Até a estética da produção parece uma repetição do que já se viu noutras centenas de obras semelhantes. Com os seus tons âmbar, parece que “Adeus, professor” está a ser projetado através de um copo de whiskey, um tipo de linguagem visual estranhamente popular em filmes passados em universidades. O humor às vezes funciona, mas é mais graças ao timing de Depp do que à qualidade cómica do texto que, ocasionalmente, parece querer ser uma versão tão irónica como sincera da história clássica de um professor inspirador. Essa atitude meio indecidida leva a um filme com pouco a dizer, cheio de diálogo estilizado que é menos inteligente do que parece ser e personagens que raramente reagem como seres humanos credíveis. Enfim, além de Depp, “Adeus, Professor” é tragicamente desinteressante e trata-se de um filme que só se recomenda mesmo a fãs desta estrela.
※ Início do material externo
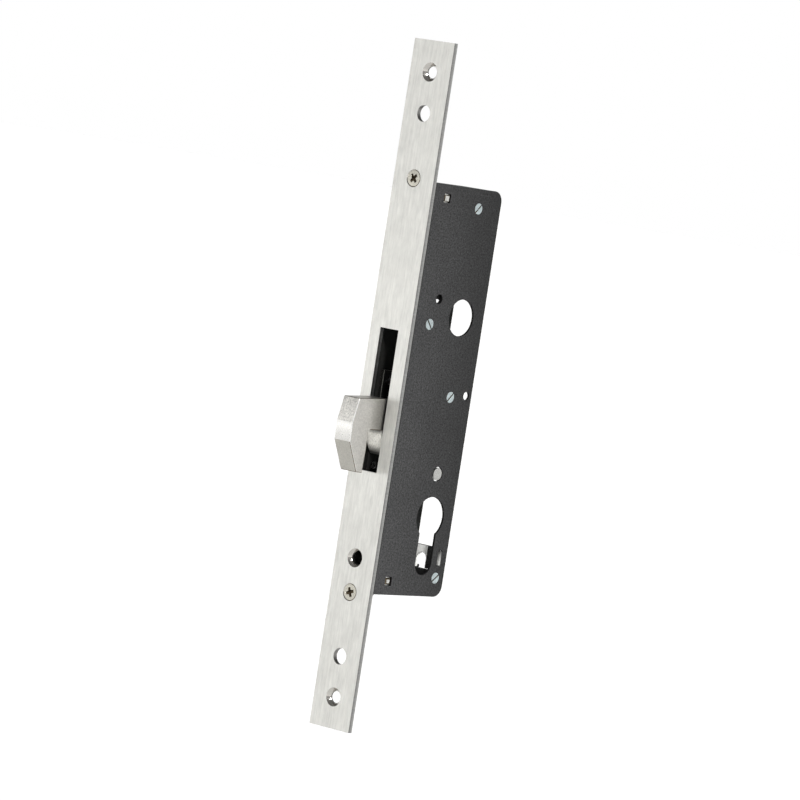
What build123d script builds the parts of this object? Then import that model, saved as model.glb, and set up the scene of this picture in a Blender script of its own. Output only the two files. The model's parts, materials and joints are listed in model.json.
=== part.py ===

Adeus, Professor, em análise
Adeus, Professor

Movie title: The Professor

Date published: 3 de August de 2019

Director(s): Wayne Roberts

Actor(s): Johnny Depp, Danny Huston, Rosemarie DeWitt, Odessa Young, Zoey Deutch, Ron Livingston, Linda Emond, Devon Terrell, Matreya Scarrwener

Genre: Drama, Comédia, 2018, 90 min

  • Cláudio Alves - 50
  • Catarina Novais - 50
50

CONCLUSÃO:

“Adeus, Professor” não prima pela originalidade ou por uma natureza artisticamente arriscada. Trata-se de uma colagem de clichés a traçar uma história de crise de meia idade apimentada pela ameaça da morte prematura. No meio disto, traça-se uma exploração meio interessante de Johnny Depp enquanto estrela de cinema que já viu melhores dias, quase num gesto metatextual que o filme é demasiado convencional para explorar a nível formal.
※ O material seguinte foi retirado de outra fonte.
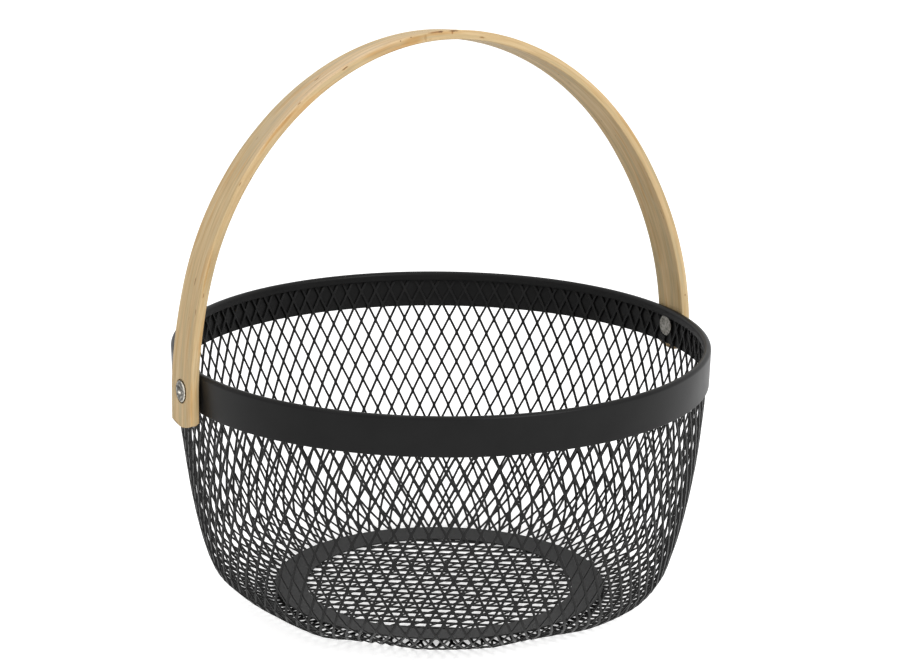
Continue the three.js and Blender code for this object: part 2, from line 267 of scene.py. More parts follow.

O MELHOR: Depp em toda a sua glória de estrela caída, mesmo que ele nunca dê a impressão de que a sua personagem existe para além dos limites da narrativa. Também louvamos a cabeleira sedosa do ator e a capacidade de Danny Huston para sugerir uma pessoa real num filme feito de clichés e mecanismos narrativos em forma humana.

O PIOR: A misoginia inerente à personagem da esposa adúltera, especialmente o modo como o filme parece quase querer castigá-la pelo modo como a filma, ora ridícula ora tragicamente solitária.